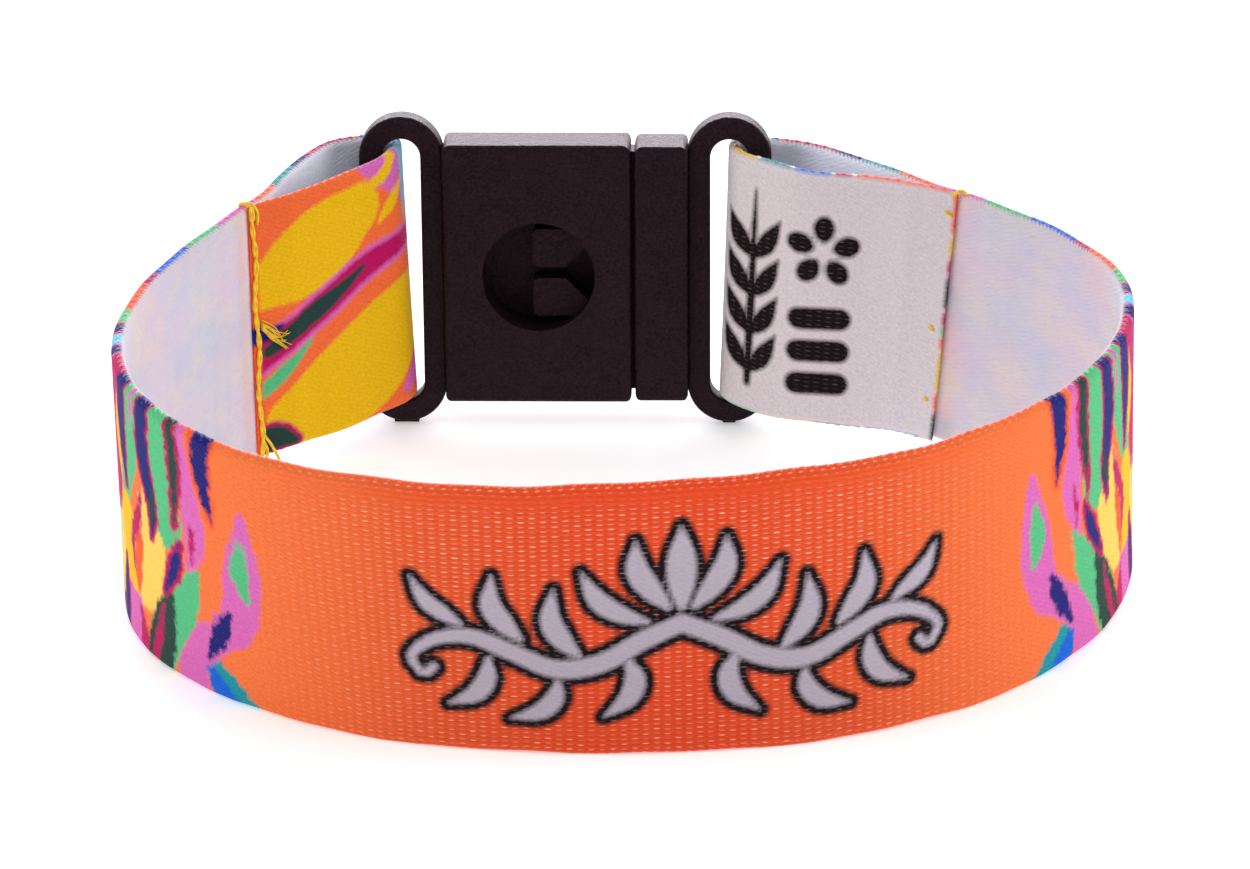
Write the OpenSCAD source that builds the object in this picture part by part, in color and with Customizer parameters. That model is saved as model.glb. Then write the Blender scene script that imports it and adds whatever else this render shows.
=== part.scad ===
// Fabric wristband: one printed ribbon bent into a loop and closed by a plastic breakaway buckle.
// Millimetres, +Z up. The loop stands on the ribbon's lower edge and on the buckle's two rings.
// The origin is under the middle of the loop, the front is at -Y and the buckle at +Y.

/* [Ribbon] */
// Width of the ribbon, which is the height of the band
ribbon_w = 20; // [19:0.5:20]
// Thickness of the woven ribbon
ribbon_t = 1; // [0.6:0.1:1]
// Depth of the flat on the lower edge where the band stands on it
rest_flat = 0.1; // [0.05:0.05:0.2]
// Longest step of the sweep along the ribbon
sweep_step = 1.6; // [1:0.2:3]

/* [Buckle place] */
// X of the gap between socket and plug
buckle_x = 0.75; // [0.5:0.05:1]
// Y of the buckle's front face at the foot of its rings
buckle_y = 24.1; // [24:0.05:24.3]
// Turn of the buckle about Z, in degrees
buckle_yaw = -2.5; // [-3:0.5:-2]
// Lean of the buckle's top away from the loop, in degrees
buckle_lean = 4; // [3:0.5:5]

/* [Buckle bodies] */
// Thickness of both bodies
body_t = 4.1; // [4:0.05:4.3]
// Width of the socket body
socket_w = 14.3; // [14:0.1:15]
// Height of the socket body
socket_h = 20.5; // [20:0.1:21]
// Width of the plug body
plug_w = 4.05; // [3.6:0.05:4.5]
// Height of the plug body
plug_h = 20.3; // [20:0.1:21]
// Gap between the two bodies
seam_gap = 0.3; // [0.2:0.05:0.5]
// Radius of the bodies' corners, seen from the front
corner_r = 0.6; // [0.4:0.1:1]
// Radius of the bodies' long edges
edge_r = 0.3; // [0.2:0.05:0.5]

/* [Ribbon rings] */
// Width of each ring
ring_w = 6.4; // [6.2:0.1:6.6]
// Height of each ring
ring_h = 24.4; // [24:0.1:25]
// Thickness of each ring
ring_t = 2; // [1.8:0.05:2.2]
// Width of the rings' bars round the slot
ring_wall = 1.75; // [1.5:0.05:1.9]
// Radius of the rings' edges
ring_edge_r = 0.25; // [0.1:0.05:0.4]

/* [Latch] */
// Diameter of the round window in the socket's front
window_d = 8.6; // [8:0.1:9]
// Distance from the seam gap to the window's centre
window_x = 7.2; // [7:0.05:7.6]
// Depth of the latch pocket's floor behind the front face
pocket_floor = 3.35; // [3.2:0.05:3.4]
// Drop of the window's centre below the body's middle
window_drop = 0.15; // [0:0.05:0.3]
// Diameter of the round mark on the pocket's floor
mark_d = 3.7; // [3:0.1:4]
// Thickness of the socket's front wall
front_wall = 1.1; // [1:0.1:1.3]
// Distance from the seam gap to the tips of the plug's prongs
prong_reach = 7.65; // [7:0.05:8]
// Distance between the outer edges of the two prongs
prong_span = 6.9; // [6:0.1:7]
// Gap between the heads of the two prongs
prong_gap = 0.9; // [0.6:0.1:1.2]
// Running clearance of the prongs and the lip in the socket
latch_clear = 0.15; // [0.1:0.05:0.2]
// Height of the plug's lip, which closes the view through the seam gap
lip_h = 19; // [18:0.1:19.2]
// Reach of the lip into the socket's mouth
lip_reach = 0.6; // [0.4:0.1:0.8]

/* [Hidden] */
$fn = 48;

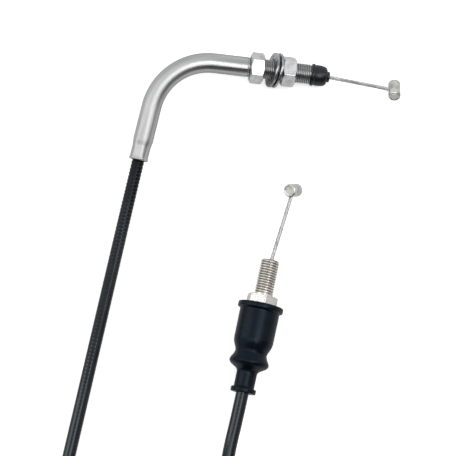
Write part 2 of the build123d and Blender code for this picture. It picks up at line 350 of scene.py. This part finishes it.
────────────────────────────────────────
Exercise description: From the first line of the data through the line with "buckle at +Y.", quote each line exactly and add nothing else.

Answer for this exercise:
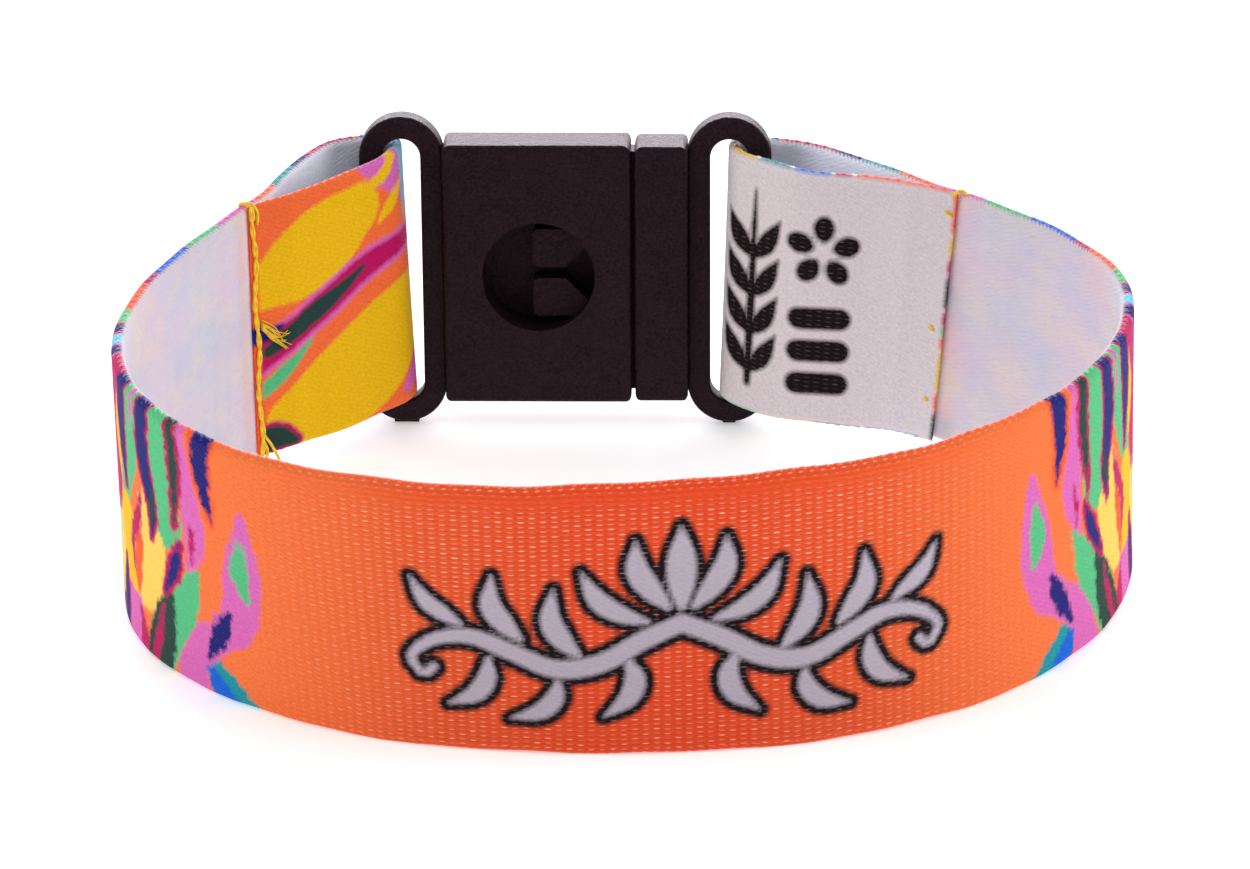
Write the OpenSCAD source that builds the object in this picture part by part, in color and with Customizer parameters. That model is saved as model.glb. Then write the Blender scene script that imports it and adds whatever else this render shows.
=== part.scad ===
// Fabric wristband: one printed ribbon bent into a loop and closed by a plastic breakaway buckle.
// Millimetres, +Z up. The loop stands on the ribbon's lower edge and on the buckle's two rings.
// The origin is under the middle of the loop, the front is at -Y and the buckle at +Y.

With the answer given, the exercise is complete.